A decisão pelo adiamento do leilão das outras distribuidoras foi tomada em razão do calendário do Senado. Aprovada na Câmara dos Deputados no início de julho, a medida provisória que autoriza a privatização das distribuidoras ainda aguarda apreciação dos senadores.
PREJUÍZOS
Segundo o professor e vice-presidente do Instituto de Energia e Ambiente (IEA) da USP, Ildo Sauer, “não há necessidade nenhuma de vender essas empresas. O que tem de ser feito é sanear a gestão delas. Um dos piores exemplos de má gestão era a Cemar do Maranhão. Foi privatizada, passou para um grupo financeiro e hoje dá lucro porque houve reajuste das tarifas e o governo federal assumiu o prejuízo”, disse.
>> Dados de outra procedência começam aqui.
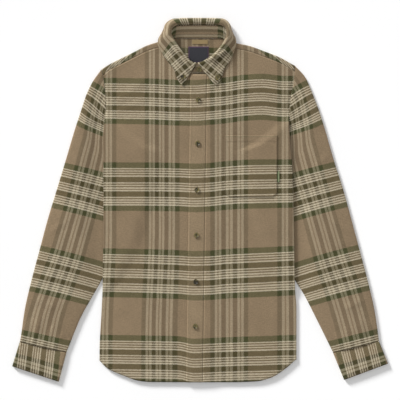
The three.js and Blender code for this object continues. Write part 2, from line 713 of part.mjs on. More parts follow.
// Rings run from the armhole down, so their order is turned to keep the faces out.
const leftSleeve = sleeveGrid(-1).reverse();
const rightSleeve = sleeveGrid(1).reverse();
add("sleeve_left", wall(leftSleeve, CLOTH, true), COLOURS.sleeves);
add("sleeve_right", wall(rightSleeve, CLOTH, true), COLOURS.sleeves);

// Cuffs: flat tubes of stiffer cloth below the sleeves' ends
const CUFF_ROWS = [0.03, 0.35, 0.7, 1]; // shares of a cuff's height, below its first row
const CUFF_STOPS = [0.2, 0.4, 0.6, 0.8]; // shares of its width, between its two folds
const CUFF_SWELL = 0.5;

// The stops across a cuff, with how far each has turned from its fold, for a fold of a radius
// given as a share of the cuff's width.
function cuffStops(radius) {
  const fold = [
    { share: 0, turn: 0 },
    { share: EIGHTH_IN * radius, turn: EIGHTH_UP },
    { share: radius, turn: 1 },
  ];
  const flat = CUFF_STOPS.map((share) => ({ share, turn: 1 }));
  const farFold = fold.map(({ share, turn }) => ({ share: 1 - share, turn })).reverse();
  return [...fold, ...flat, ...farFold];
}

function cuffGrid(side) {
  const table = side < 0 ? LEFT_SLEEVE : RIGHT_SLEEVE;
  const start = table[table.length - 1];
  const end = side < 0 ? LEFT_CUFF : RIGHT_CUFF;
  const middle = CUFF / 2 + CUFF_SPACE / 2;
  const gapShare = ARMHOLE_GAP / Math.hypot(end.outX - start.outX, end.outY - start.outY);
  const ring = (share) => {
    const outer = { x: mix(start.outX, end.outX, share), y: mix(start.outY, end.outY, share) };
    const inner = { x: mix(start.inX, end.inX, share), y: mix(start.inY, end.inY, share) };
    const stops = cuffStops(CUFF_SPACE / 2 / Math.hypot(inner.x - outer.x, inner.y - outer.y));
    const layer = (up, swell) =>
      stops.map((stop) => {
        const crown = swell * Math.sin(Math.PI * stop.share);
        const z = middle + stop.turn * (up * (CUFF_SPACE / 2) + crown);
        const x = mix(outer.x, inner.x, stop.share);
        return new THREE.Vector3(x, mix(outer.y, inner.y, stop.share), z);
      });
    const points = [...layer(1, CUFF_SWELL), ...layer(-1, 0).slice(1, -1).reverse()];
    return side < 0 ? points : points.reverse();
  };
  return [gapShare, ...CUFF_ROWS].map(ring).reverse();
}
add("cuff_left", wall(cuffGrid(-1), CUFF, true), COLOURS.sleeves);
add("cuff_right", wall(cuffGrid(1), CUFF, true), COLOURS.sleeves);

// Collar

// All ribs of the collar from the left front end round the back to the right front end.
function collarRows() {
  const columns = ["seam", "out", "edge", "base"];
  const half = (letter) =>
    COLLAR.map((row) => {
      const made = { crest: row.crest, outZ: row.outZ, edgeZ: row.edgeZ, baseZ: row.base };
      for (const name of columns) {
        made[name + "X"] = row[name + letter];
        made[name + "Y"] = row[name + "Y"];
      }
      return made;
    });
  const rows = [...half("L"), ...half("R").slice(0, -1).reverse()];
  rows.forEach((row, k) => {
    if (row.edgeZ === 0) {
      const front = row.edgeX < placketX(row.edgeY) ? leftFrontAt : rightFrontAt;
      const rest = CLOTH / 2 + SEAM_GAP + LEAF_REST + LEAF / 2;
      row.edgeZ = front(row.edgeX, row.edgeY) + rest;
    }
    row.place = k;
  });
  return rows;
}

const collar = collarRows();
const ribPlaces = Array.from(
  { length: (collar.length - 1) * COLLAR_STEPS + 1 },
  (_, k) => k / COLLAR_STEPS,
);
const rib = (place, column) => read(collar, "place", column, place);

function leafPoint(place, share) {
  const value = (column) => rib(place, column);
  const seam = new THREE.Vector3(value("seamX"), value("seamY"), value("crest") - SEAM_DROP);
  const out = new THREE.Vector3(value("outX"), value("outY"), value("outZ"));
  const edge = new THREE.Vector3(value("edgeX"), value("edgeY"), value("edgeZ"));
  const crest = seam.clone().lerp(out, CREST_SHARE).setZ(value("crest"));
  const turn = out.clone().lerp(edge, TURN_SHARE);
  turn.z = mix(out.z, edge.z, out.z < LOW_ROLL ? TURN_DROP.low : TURN_DROP.high);
  return new THREE.CatmullRomCurve3([seam, crest, out, turn, edge]).getPointAt(share);
}

function leafGrid() {
  return LEAF_SHARES.map((share) => ribPlaces.map((place) => leafPoint(place, share)));
}
add("collar_leaf", wall(leafGrid().reverse(), LEAF), COLOURS.trimCloth);

function standPoint(place, share) {
  const base = new THREE.Vector3(rib(place, "baseX"), rib(place, "baseY"), rib(place, "baseZ"));
  const top = leafPoint(place, 0);
  const reach = 1 - STAND_CLEAR / top.distanceTo(base);
  const point = base.lerp(top, share * reach);
  point.z -= UNDER_LAP * (1 - ease(UNDER_RIBS.from, UNDER_RIBS.to, place));
  return point;
}

function standGrid() {
  return STAND_SHARES.map((share) => ribPlaces.map((place) => standPoint(place, share)));
}
add("collar_stand", wall(standGrid().reverse(), LEAF), COLOURS.trimCloth);

// Neck label and the tape above it, on the inside of the yoke
const onYoke = () => MIDDLE;
add("neck_label", strip(LABEL, onYoke), COLOURS.label);
add("loop_tape", strip(TAPE, onYoke), COLOURS.tape);

// Buttons: turned discs with a raised rim and a dished middle
function buttonGeometry() {
  const { radius, thickness, rim, dish, chamfer, sides } = BUTTON;
  const profile = [
    new THREE.Vector2(0, 0),
    new THREE.Vector2(radius - chamfer, 0),
    new THREE.Vector2(radius, chamfer),
    new THREE.Vector2(radius, thickness - chamfer),
    new THREE.Vector2(radius - chamfer, thickness),
    new THREE.Vector2(radius - rim, thickness),
    new THREE.Vector2(radius - rim - chamfer, thickness - dish),
    new THREE.Vector2(0, thickness - dish),
  ];
  const geometry = new THREE.LatheGeometry(profile, sides);
  geometry.rotateX(Math.PI / 2);
  return geometry;
}

PLACKET_BUTTON_Y.forEach((y, k) => {
  const x = placketX(y);
  const button = add(`placket_button_${k + 1}`, buttonGeometry(), COLOURS.horn);
  button.position.set(x, y, leftFrontAt(x, y) + CLOTH / 2 + BAND + 2 * SEAM_GAP);
});

// A button square to a curved piece, on the outside of it at a place given by its ribs.
function addButtonOn(name, pointAt, place, share) {
  const step = 0.05;
  const middle = pointAt(place, share);
  const across = pointAt(place + step, share).sub(pointAt(place - step, share));
  const down = pointAt(place, share + step).sub(pointAt(place, share - step));
  const out = across.cross(down).normalize();
  if (out.z < 0) out.negate();
  const button = add(name, buttonGeometry(), COLOURS.horn);
  button.position.copy(middle.addScaledVector(out, LEAF / 2 + BUTTON_CLEAR));
  button.quaternion.setFromUnitVectors(new THREE.Vector3(0, 0, 1), out);
}

const lastRib = collar.length - 1;
const leftPoint = LEFT_POINT_BUTTON;
const rightPoint = RIGHT_POINT_BUTTON;
addButtonOn("stand_button", standPoint, lastRib - STAND_BUTTON.rib, STAND_BUTTON.up);
addButtonOn("point_button_left", leafPoint, leftPoint.rib, leftPoint.down);
addButtonOn("point_button_right", leafPoint, lastRib - rightPoint.rib, rightPoint.down);

export default shirt;
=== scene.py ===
"""Dresses a long-sleeved flannel shirt that lies flat on its back, seen from straight above.

Sizes and places are millimetres in the part's own frame: +X to the right, +Y towards the collar
and +Z up. They become metres when a mesh is made. Left and right are those of the viewer.
"""

import json
import logging
import math
from dataclasses import dataclass
from enum import Enum
from typing import Callable, Sequence

import bpy
import numpy as np
from mathutils import Matrix, Vector

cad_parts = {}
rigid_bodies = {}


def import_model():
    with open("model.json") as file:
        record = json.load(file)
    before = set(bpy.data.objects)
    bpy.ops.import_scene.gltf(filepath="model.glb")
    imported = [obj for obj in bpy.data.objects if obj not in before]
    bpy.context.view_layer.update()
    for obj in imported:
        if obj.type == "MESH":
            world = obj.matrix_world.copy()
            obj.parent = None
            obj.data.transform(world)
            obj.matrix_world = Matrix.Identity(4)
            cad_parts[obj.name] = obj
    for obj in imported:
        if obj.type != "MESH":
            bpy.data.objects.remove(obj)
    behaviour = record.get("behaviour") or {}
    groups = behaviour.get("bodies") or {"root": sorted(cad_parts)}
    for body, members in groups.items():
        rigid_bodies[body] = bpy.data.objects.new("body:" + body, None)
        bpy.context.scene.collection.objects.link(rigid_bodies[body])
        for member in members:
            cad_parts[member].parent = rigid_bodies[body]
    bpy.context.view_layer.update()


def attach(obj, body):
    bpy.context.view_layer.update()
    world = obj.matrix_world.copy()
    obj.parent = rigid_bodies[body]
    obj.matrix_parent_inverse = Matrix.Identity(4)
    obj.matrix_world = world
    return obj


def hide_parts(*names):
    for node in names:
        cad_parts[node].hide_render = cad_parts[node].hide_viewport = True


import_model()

log = logging.getLogger("flannel_shirt")
MM = 0.001
THREADS = "threads"  # the UV map that holds each piece's place in the cloth, in metres
Array = np.ndarray


# Numbers


def ease(start: float, stop: float, value: Array | float) -> Array:
    """Goes softly from 0 at start to 1 at stop.

    Args:
        start: The value up to which the result is 0.
        stop: The value from which the result is 1.
        value: One value or an array of them.

    Returns:
        The share for each value.
    """
    share = np.clip((np.asarray(value, float) - start) / (stop - start), 0, 1)
    return share * share * (3 - 2 * share)


def mix(start: Array | float, stop: Array | float, share: Array | float) -> Array:
    """Returns the value a share of the way from start to stop."""
    return start + (stop - start) * share


def bell(value: Array | float, width: float) -> Array:
    """Returns 1 at 0, falling softly to nothing a few widths away."""
    return np.exp(-((np.asarray(value, float) / width) ** 2))


class Profile:
    """A smooth curve through a short table. No stretch overshoots its two rows."""

    def __init__(self, *rows: Sequence[float]) -> None:
        """Keeps the table and works out the slope at each row.

        Args:
            rows: One row for each place: the place, then one or more values.
        """
        table = np.array(rows, float)
        self.places, self.values = table[:, 0], table[:, 1:]
        steps = np.diff(self.values, axis=0) / np.diff(self.places)[:, None]
        before, after = steps[:-1], steps[1:]
        total = np.where(before + after == 0, 1, before + after)
        inner = np.where(before * after > 0, 2 * before * after / total, 0)
        self.slopes = np.concatenate([steps[:1], inner, steps[-1:]])

    def __call__(self, at: Array | float) -> Array:
        """Reads the curve.

        Args:
            at: One place or an array of them.

        Returns:
            The value there, with a last axis for the columns if there are several.
        """
        at = np.clip(np.asarray(at, float), self.places[0], self.places[-1])
        row = np.clip(np.searchsorted(self.places, at, side="right") - 1, 0, len(self.places) - 2)
        span = (self.places[row + 1] - self.places[row])[..., None]
        part = (at - self.places[row])[..., None] / span
        rise = part * part * (3 - 2 * part)
        lean = (1 - part) * self.slopes[row] - part * self.slopes[row + 1]
        read = mix(self.values[row], self.values[row + 1], rise) + span * part * (1 - part) * lean
        return read[..., 0] if read.shape[-1] == 1 else read


@dataclass(frozen=True)
class Fold:
    """A soft ridge in the cloth, or a trough where its height is negative."""

    x: float
    y: float
    turn: float  # direction in degrees from +X
    length: float  # from its middle to each end
    width: float  # from its middle to each side
    height: float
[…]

“Todo processo de privatização de empresas desse tipo [distribuidoras] levaram à piora da qualidade dos serviços de energia e aumento extraordinário dos preços [tarifas]. Além do mais, pelo que se sabe da legislação aprovada agora, grande parte do prejuízo existente e alguns futuros serão assumidos pelo Poder público”, afirmou Sauer.
O pretexto do governo Temer para a privatização é que essas distribuidoras dão prejuízo.“Em nenhum lugar do mundo um sistema essencial para a vida das pessoas dá prejuízo”, disse Sauer.
As seis distribuidoras do Norte e Nordeste do país que o governo Temer quer privatizar atendem mais de 13 milhões de brasileiros em 29% do território nacional. É um mercado cativo. Um tremendo filé mignon. Tanto assim, que a italiana Enel – que recentemente adquiriu a Eletropaulo – já manifestou desejo em comprar duas.
MPF
O Ministério Público Federal (MPF) no Amazonas expediu recomendação ao ministro de Minas e Energia e ao superintendente da área de Desestatização e Estruturação de Projetos do BNDES para que suspendam o leilão da Amazonas Energia.
Segundo a recomendação, a realização do leilão da Amazonas Energia no momento atual ocorreria “de maneira precipitada, em virtude de fatores como insegurança nos campos jurídico, econômico e financeiro”, alegada ausência de autorização legislativa prévia para a realização do ato, decisões judiciais que determinaram em caráter liminar a suspensão do leilão.